現在、日本では固定資産税や相続・贈与税ぐらいしか資産課税はありません。また、配当・利子など金融所得に対しては基本的に一律20%の税率で分離課税されています。このため、多くのFIRE戦略では、現行の税制を前提としてシミュレーションするケースが圧倒的です。しかし、現在の税制が今後も続くという保証は、どこにもありません。

新型コロナウイルス禍によって世界各国の政府が大規模な財政支出で経済を下支えしました。これは非常に意味のあることでしたが、一方で膨らんだ財政赤字をバランスさせるために、どこかで増税に踏み切らざるを得なくなります。また、新型コロナ禍は、それまでも進行していた経済格差を一段と拡大させた側面もあります。このため、とくに先進国は増税による所得の再分配が大きなテーマになっています。

つまり、将来的に税金の支払いが増加する可能性は決して小さくないのです。実際に日本でも金融所得に対する税率引き上げや、総合課税による累進税率の適用などが議論され始めました。将来的には資産課税の可能性すらあります。そして、これはなにも日本だけの現象ではなく、世界的な流れかもしれません。

こうしたことを考えると、現在の税制を前提としたFIRE戦略というのは、意外と危ういのでは。資産の運用益と取り崩しでアーリー・リタイア後の生計費を十分賄える計算していても、いきなり金融所得への税率が引き上げられたり、ひどい場合は資産課税させたりしたら一気にキャッシュフロー計画が破綻してしまいます。これこそ「FIRE戦略の盲点」だと思います。

もちろん、資産形成というのは将来の税制を予想して行うものではありません。そもそも将来の税制などは予想不可能ですから。結局、いまできることに注力するというのが基本となります。ただ、FIRE戦略を立てるならば、やはり将来の税制変更リスクは頭の片隅に入れておいた方がよさそうです。

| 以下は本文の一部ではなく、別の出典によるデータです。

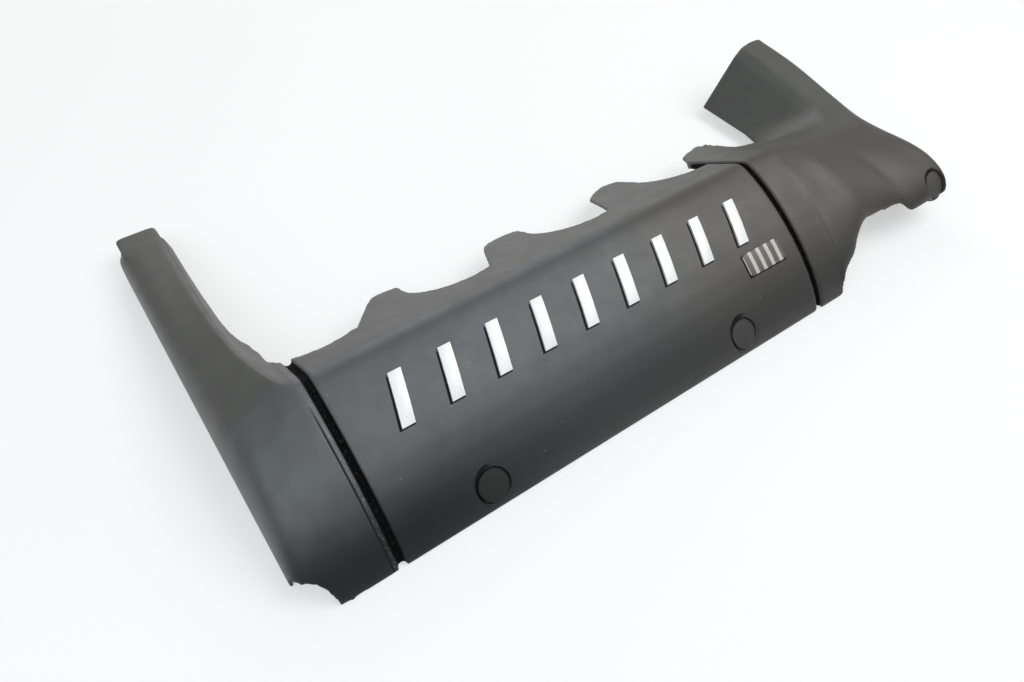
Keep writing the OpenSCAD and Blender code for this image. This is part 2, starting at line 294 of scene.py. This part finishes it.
def paintedShade(along, across, dust):
    m = markSet
    fade, thin, pitch = m["fade"], m["thinFade"], m["barPitch"]
    # painted shade in the two grooves
    half = m["grooveHalf"] - m["grooveInset"]
    groove = band(along, m["frontGroove"], half, fade) + band(along, m["rearGroove"], half, fade)
    # painted shadow: the thin line at the ledge's edge
    ledgeEnd = m["frontGroove"] - m["grooveHalf"] - m["ledge"]
    line = band(along, ledgeEnd, m["lineHalf"], fade) * across.ramp(*m["lineSpan"])
    # painted shade under the crest, only along the barrel
    barrel = along.ramp(m["frontGroove"], m["frontGroove"] + m["crestEnds"][0])
    barrel = barrel * along.ramp(m["rearGroove"], m["rearGroove"] - m["crestEnds"][1])
    crest = band(across, m["crest"], m["crestHalf"], m["crestFade"]) * barrel
    # painted shadow round the bars: one bar repeated all along X, then only those in the row are kept
    lean = (across - m["barMiddle"]) * m["barLean"]
    u = (along - m["firstBar"] - lean + pitch / 2) % pitch - pitch / 2
    bars = band(u, -m["barShadow"], m["barHalf"][0], thin)
    bars = bars * band(across, m["barMiddle"] - m["barShadow"], m["barHalf"][1], thin)
    rowMiddle = m["firstBar"] + (m["barCount"] - 1) / 2 * pitch
    bars = bars * band(along, rowMiddle, (m["barCount"] / 2 + 0.1) * pitch, m["rowFade"])
    # painted shadow round the plate
    plate = band(along, m["plate"][0] - m["plateShadow"], m["plateHalf"][0], thin)
    plate = plate * band(across, m["plate"][1] - m["plateShadow"], m["plateHalf"][1], thin)
    full = groove * (1 - dust * m["dustInGroove"]) + line * m["line"] + bars * m["bars"]
    full = full + plate * m["plateRim"] + capShade(along, across) * m["capRim"]
    return full.math("MINIMUM", full, 1.0), crest * m["crestShade"]


# moulded plastic of the shell and of the caps, with painted light and shade

plasticSet = {
    # painted light: the front half lighter and bluer and the rear half warmer, as the light on each
    # side colours them; the flange lighter where it faces the light
    "cool": (0.075, 0.085, 0.092, 1),      # front half, rear half and scalloped flange
    "warm": (0.056, 0.050, 0.043, 1),
    "flange": (0.070, 0.072, 0.066, 1),
    "low": 0.006,                          # grey of the painted shade on the lower zone
    "lowShadeShare": 0.85,
    "warmSpan": (-0.09, 0.19),             # X over which the tone turns warm
    "flangeSpan": (-0.058, -0.048),        # Y over which each of these zones begins
    "lowShadeSpan": (-0.1, -0.142),
    "lowFrontShade": 0.65,                         # how far painted shade takes the sheen off the lower front
    "lowFrontShadeSpan": (-0.05, -0.21),
    # each noise: cells per metre, detail and roughness; each span: where a mask begins and is full
    "cloud": (9, 3.0, 0.55),
    "cloudReach": (0.16, 0.02),            # how far the clouds push the zones, along X and Y
    "mottle": (70, 4.0, 0.6),
    "mottleSpan": (0.35, 0.7),
    "mottleGrey": 0.035,
    "mottleShare": 0.25,
    "specksPerMetre": 240,
    "speckSize": 0.08,                     # share of a cell
    "speckGrey": 0.4,
    "speckShare": 0.5,
    "speckCloud": (24, 2.0, 0.5),
    "speckCloudShare": 0.12,
    "specksAbove": 1.01,                   # lower gives more specks
    "streak": (30, 6.0, 0.7),
    "streakStretch": (1.2, 9, 9),
    "streakTurn": (0, 0, 24),
    "streakSpan": (0.68, 0.72),
    "scuffSpan": (0.45, 0.6),
    "scuffGrey": 0.25,
    "scuffShare": 0.12,
    "dust": (900, 2.0, 0.6),
    "dustSpan": (0.55, 0.7),
    "dustGrey": 0.28,
    "dustShare": 0.5,
    "crestShadeGrey": 0.02,
    "roughness": 0.46,
    "roughBy": {"mottle": 0.16, "cloud": 0.08, "specks": 0.3, "shadeMarks": 0.4},
    "specular": 0.75,
    "markMetal": 0.9,
    "grain": (1500, 2.0, 0.6),
    "leatherPerMetre": 1200,
    "leatherShare": 0.6,
    "grainStrength": 0.55,
    "grainHeight": 0.00005,
    "waveStrength": 0.2,
    "waveHeight": 0.004,
}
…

では実際にFIRE実践時に課税負担が増えて、キャッシュフローが苦しくなったらどうするべきでしょうか。生計費を引き下げるというのは一つの手段でしょう。しかし、せっかくFIREしたのにひもじい生活を送るのは残念過ぎる。やはり労働市場の復帰して、キャッシュフローを改善する方が現実的です。それは、「RE」をいったん断念することで「FI」を守るということです。

そう考えると、FIRE戦略で案外と重要になるのは、たとえアーリーリタイアしたとしても、いざキャッシュフローの困難に直面すればいつでも労働市場に復帰できるような「人的資本」の研鑽は続けるべきだということになります。FIREといえども、つねに学び続けなければならない。いや、いったんは労働市場から退出するFIREこそ、いつでも労働市場に復帰できるだけの人的資本の維持・強化が大事になる。これもまた「FIRE戦略の盲点」といえるかもしれません。